Written task:
Output the material beneath exactly, leaving nothing out.

Given material:
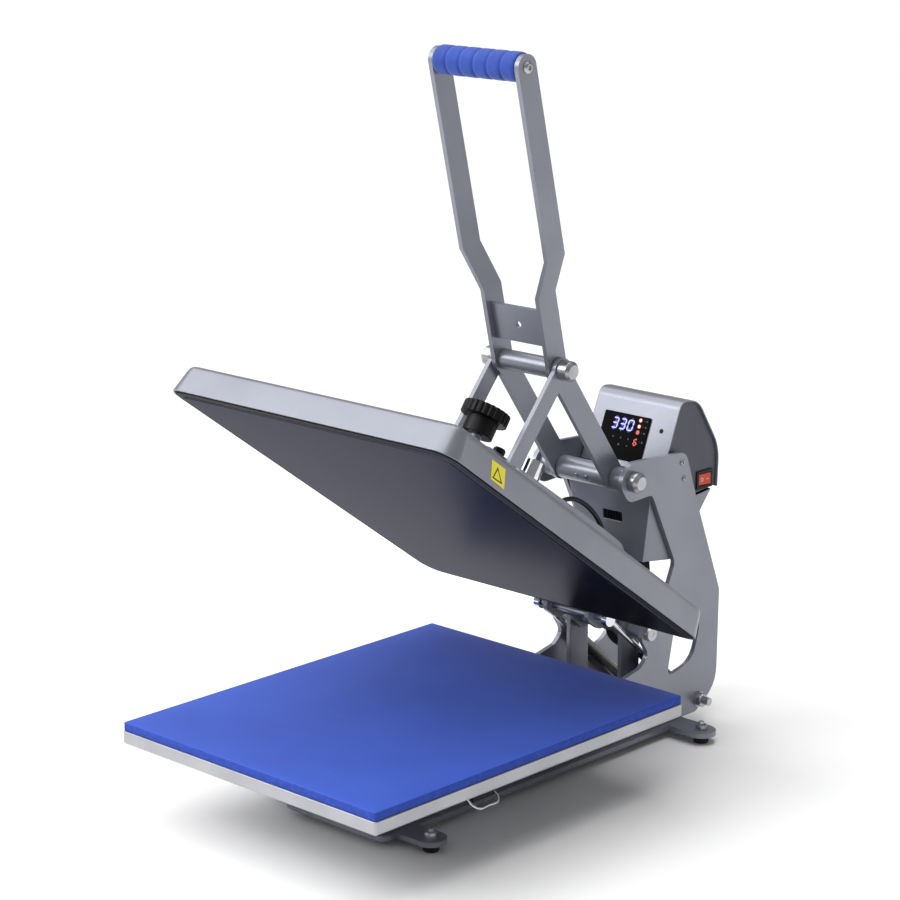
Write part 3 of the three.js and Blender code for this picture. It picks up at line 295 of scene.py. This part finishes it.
def fastener(name, place, direction, profile, material, body):
    """A turned or hexagonal fastener: its profile is rows of (shape, radius, height) in millimetres."""
    turn = Vector((0, 0, 1)).rotation_difference(Vector(direction))
    rings = []
    for shape, radius, height in profile:
        ring = []
        for i in range(48):
            angle = 2 * math.pi * i / 48
            corner = math.cos(angle % (math.pi / 3) - math.pi / 6) if shape == "hex" else 1
            across = radius / corner / 1000
            local = Vector((across * math.cos(angle), across * math.sin(angle), height / 1000))
            ring.append(Vector(place) + turn @ local)
        rings.append(ring)
    return skin(name, rings, material, body, 25)


def nut(flats, height, stud, proud):
    """A washer, a chamfered nut and the stud that stands out of it."""
    half = flats / 2
    return [("round", half * 1.25, 0.1), ("round", half * 1.25, 1.3), ("hex", half, 1.3),
            ("hex", half, height - 1), ("round", half * 0.97, height), ("round", stud, height),
            ("round", stud, height + proud - 0.7), ("round", stud - 0.7, height + proud)]


def cap_screw(radius, height, socket):
    """A cap head with a hexagon socket."""
    return [("round", radius, 0.1), ("round", radius, height - 0.7), ("round", radius - 0.7, height),
            ("hex", socket, height), ("hex", socket, height * 0.4)]


def dome_screw(radius, height, socket):
    """A low domed head with a hexagon socket."""
    return [("round", radius, 0.1), ("round", radius * 0.97, height * 0.35),
            ("round", radius * 0.82, height * 0.7), ("round", radius * 0.6, height),
            ("hex", socket, height), ("hex", socket, height * 0.45)]


# Nitrile rubber: matt black with a dusty bloom.
black_rubber = surface("black_nitrile_rubber", "#18181A", "#0E0E0F", 0, 0.75, 1.2, 0.06)
# Bright zinc plate on turned steel: fine lathe marks that stretch the highlights.
zinc_plate = surface("bright_zinc_plate", "#BDBDC2", "#A6A6AB", 1, 0.33, 1.4, 0.003, blotch_mm=25,
                     spread=0.05)
finish_cad(FEET, black_rubber, 0.5)
for foot in FEET:
    low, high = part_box(foot)
    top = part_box("base_plate")[1].z
    seat = ((low.x + high.x) / 2, (low.y + high.y) / 2, top)
    fastener(f"{foot}_nut", seat, (0, 0, 1), nut(13, 6.5, 3.4, 4), zinc_plate, "root")


# ---- Shafts and spacers of the tower ----
# Turned steel shafts through both side plates. The toggle shaft has a fat head at each end, and the
# tubes between the plates are painted with the frame.
finish_cad(["hinge_shaft", "toggle_shaft", "tie_rod"], zinc_plate, 0.5, 40)
finish_cad(["toggle_spacer_middle", "toggle_spacer_left", "toggle_spacer_right", "hinge_spacer_left",
            "hinge_spacer_right", "hinge_sleeve"], silver_coat, 0.8, 40)
hinge = Vector(joints["platen_lift"]["pos_m"])
toggle = Vector(joints["handle_swing"]["pos_m"])
tie = Vector(joints["gas_cylinder_swing"]["pos_m"])
side_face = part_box("side_plate_right")[1].x
for side, sign in (("left", -1), ("right", 1)):
    out = (sign, 0, 0)
    fastener(f"tie_nut_{side}", (sign * side_face, tie.y, tie.z), out, nut(16, 8, 4.9, 4), zinc_plate, "root")
    hinge_end = (sign * (side_face + 0.006), hinge.y, hinge.z)
    cover_disc = [("round", 9.5, -6), ("round", 9.5, -1.5), ("round", 8.5, 0.4), ("hex", 3, 0.4),
                  ("hex", 3, -3)]
    fastener(f"hinge_cap_{side}", hinge_end, out, cover_disc, zinc_plate, "root")
    for row, (y, z) in enumerate(((0.2865, 0.343), (0.2915, 0.3225))):
        fastener(f"box_screw_{side}_{row}", (sign * side_face, y, z), out, dome_screw(3.6, 2.2, 1.3),
                 zinc_plate, "root")
for count, x in enumerate((-0.006, 0.010)):
    spacer_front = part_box("toggle_spacer_middle")[0].y
    grub = [("round", 2.6, -1), ("round", 2.6, 0.8), ("round", 2.1, 1.1), ("hex", 1.2, 1.1),
            ("hex", 1.2, 0.2)]
    fastener(f"spacer_grub_{count}", (x, spacer_front + 0.0004, toggle.z - 0.003), (0, -1, -0.2), grub,
             zinc_plate, "root")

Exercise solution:
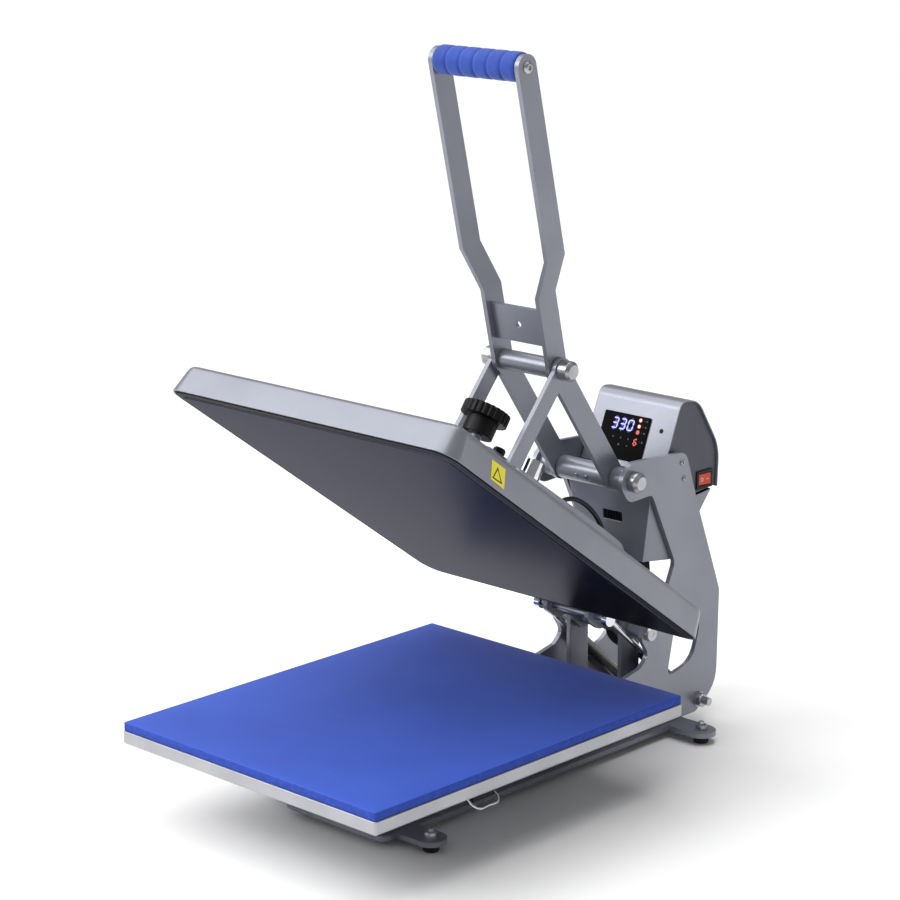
Write part 3 of the three.js and Blender code for this picture. It picks up at line 295 of scene.py. This part finishes it.
def fastener(name, place, direction, profile, material, body):
    """A turned or hexagonal fastener: its profile is rows of (shape, radius, height) in millimetres."""
    turn = Vector((0, 0, 1)).rotation_difference(Vector(direction))
    rings = []
    for shape, radius, height in profile:
        ring = []
        for i in range(48):
            angle = 2 * math.pi * i / 48
            corner = math.cos(angle % (math.pi / 3) - math.pi / 6) if shape == "hex" else 1
            across = radius / corner / 1000
            local = Vector((across * math.cos(angle), across * math.sin(angle), height / 1000))
            ring.append(Vector(place) + turn @ local)
        rings.append(ring)
    return skin(name, rings, material, body, 25)


def nut(flats, height, stud, proud):
    """A washer, a chamfered nut and the stud that stands out of it."""
    half = flats / 2
    return [("round", half * 1.25, 0.1), ("round", half * 1.25, 1.3), ("hex", half, 1.3),
            ("hex", half, height - 1), ("round", half * 0.97, height), ("round", stud, height),
            ("round", stud, height + proud - 0.7), ("round", stud - 0.7, height + proud)]


def cap_screw(radius, height, socket):
    """A cap head with a hexagon socket."""
    return [("round", radius, 0.1), ("round", radius, height - 0.7), ("round", radius - 0.7, height),
            ("hex", socket, height), ("hex", socket, height * 0.4)]


def dome_screw(radius, height, socket):
    """A low domed head with a hexagon socket."""
    return [("round", radius, 0.1), ("round", radius * 0.97, height * 0.35),
            ("round", radius * 0.82, height * 0.7), ("round", radius * 0.6, height),
            ("hex", socket, height), ("hex", socket, height * 0.45)]


# Nitrile rubber: matt black with a dusty bloom.
black_rubber = surface("black_nitrile_rubber", "#18181A", "#0E0E0F", 0, 0.75, 1.2, 0.06)
# Bright zinc plate on turned steel: fine lathe marks that stretch the highlights.
zinc_plate = surface("bright_zinc_plate", "#BDBDC2", "#A6A6AB", 1, 0.33, 1.4, 0.003, blotch_mm=25,
                     spread=0.05)
finish_cad(FEET, black_rubber, 0.5)
for foot in FEET:
    low, high = part_box(foot)
    top = part_box("base_plate")[1].z
    seat = ((low.x + high.x) / 2, (low.y + high.y) / 2, top)
    fastener(f"{foot}_nut", seat, (0, 0, 1), nut(13, 6.5, 3.4, 4), zinc_plate, "root")


# ---- Shafts and spacers of the tower ----
# Turned steel shafts through both side plates. The toggle shaft has a fat head at each end, and the
# tubes between the plates are painted with the frame.
finish_cad(["hinge_shaft", "toggle_shaft", "tie_rod"], zinc_plate, 0.5, 40)
finish_cad(["toggle_spacer_middle", "toggle_spacer_left", "toggle_spacer_right", "hinge_spacer_left",
            "hinge_spacer_right", "hinge_sleeve"], silver_coat, 0.8, 40)
hinge = Vector(joints["platen_lift"]["pos_m"])
toggle = Vector(joints["handle_swing"]["pos_m"])
tie = Vector(joints["gas_cylinder_swing"]["pos_m"])
side_face = part_box("side_plate_right")[1].x
for side, sign in (("left", -1), ("right", 1)):
    out = (sign, 0, 0)
    fastener(f"tie_nut_{side}", (sign * side_face, tie.y, tie.z), out, nut(16, 8, 4.9, 4), zinc_plate, "root")
    hinge_end = (sign * (side_face + 0.006), hinge.y, hinge.z)
    cover_disc = [("round", 9.5, -6), ("round", 9.5, -1.5), ("round", 8.5, 0.4), ("hex", 3, 0.4),
                  ("hex", 3, -3)]
    fastener(f"hinge_cap_{side}", hinge_end, out, cover_disc, zinc_plate, "root")
    for row, (y, z) in enumerate(((0.2865, 0.343), (0.2915, 0.3225))):
        fastener(f"box_screw_{side}_{row}", (sign * side_face, y, z), out, dome_screw(3.6, 2.2, 1.3),
                 zinc_plate, "root")
for count, x in enumerate((-0.006, 0.010)):
    spacer_front = part_box("toggle_spacer_middle")[0].y
    grub = [("round", 2.6, -1), ("round", 2.6, 0.8), ("round", 2.1, 1.1), ("hex", 1.2, 1.1),
            ("hex", 1.2, 0.2)]
    fastener(f"spacer_grub_{count}", (x, spacer_front + 0.0004, toggle.z - 0.003), (0, -1, -0.2), grub,
             zinc_plate, "root")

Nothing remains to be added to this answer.